# finish this poem



## cassie30 (Jan 15, 2008)

once there was a guy named mike who loved to hike once on a hike he trippped over a bike. he picked up the bike and


----------



## goforitifudare (Jan 16, 2008)

..continued his hike, all the while cursing "You fool Mike"


----------



## cassie30 (Jan 17, 2008)

the hike didn't go well for mike he ended up in a dike. pass out and lost mike dreamed he was


----------



## discardedangel (Jan 22, 2008)

and continued to hike because nothing could stop him not even a bike


----------



## cassie30 (Jan 22, 2008)

he dreamed he was hiling considering he was pass out cold. once in the hospital mike dreamed he was hiking along the beach and


----------



## For me with Squalor (Jan 27, 2008)

And ran into a dyke which he futily pursued, for she was a dyke, and he was a dude


----------



## cowpops (Feb 7, 2008)

and then he fell down
and over
and out
into Mike


----------



## cassie30 (Feb 8, 2008)

*new poem*

once there was a girl named ginger who brusied er finger. she cried all the way home and then she


----------



## GridCanal (Feb 11, 2008)

sighed by the dome, consumed by the lone-------ly night. Oh what a fright, that lonely lonely night, without a sight of light.

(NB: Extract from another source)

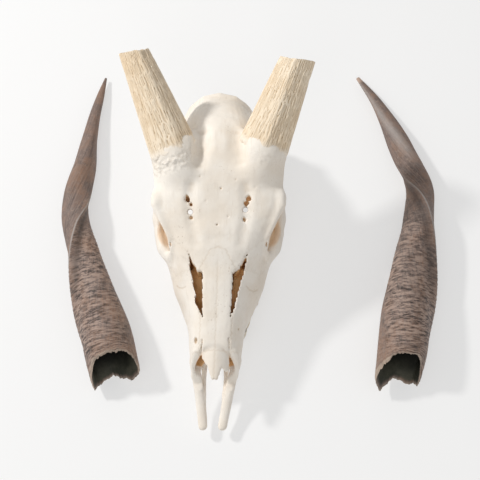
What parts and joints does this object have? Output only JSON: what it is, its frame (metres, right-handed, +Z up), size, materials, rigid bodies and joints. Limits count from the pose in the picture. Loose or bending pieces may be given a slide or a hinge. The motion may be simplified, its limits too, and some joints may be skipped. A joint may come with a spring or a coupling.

With her remaining might she


----------



## cowpops (Feb 11, 2008)

fell into a panic,
where she threw her arms in manic..


this is such a rap.  lol.


----------



## cassie30 (Feb 12, 2008)

once er panic ws done she awoke and it morning and then she


----------



## For me with Squalor (Feb 12, 2008)

joined a convent and was made a nun, 
No fun 
for this young'n .
only pun  
played by Gods own Son.


----------



## cassie30 (Feb 13, 2008)

*new poem*

once there was day when sara moved from city to city but why oh why did she what can it be


----------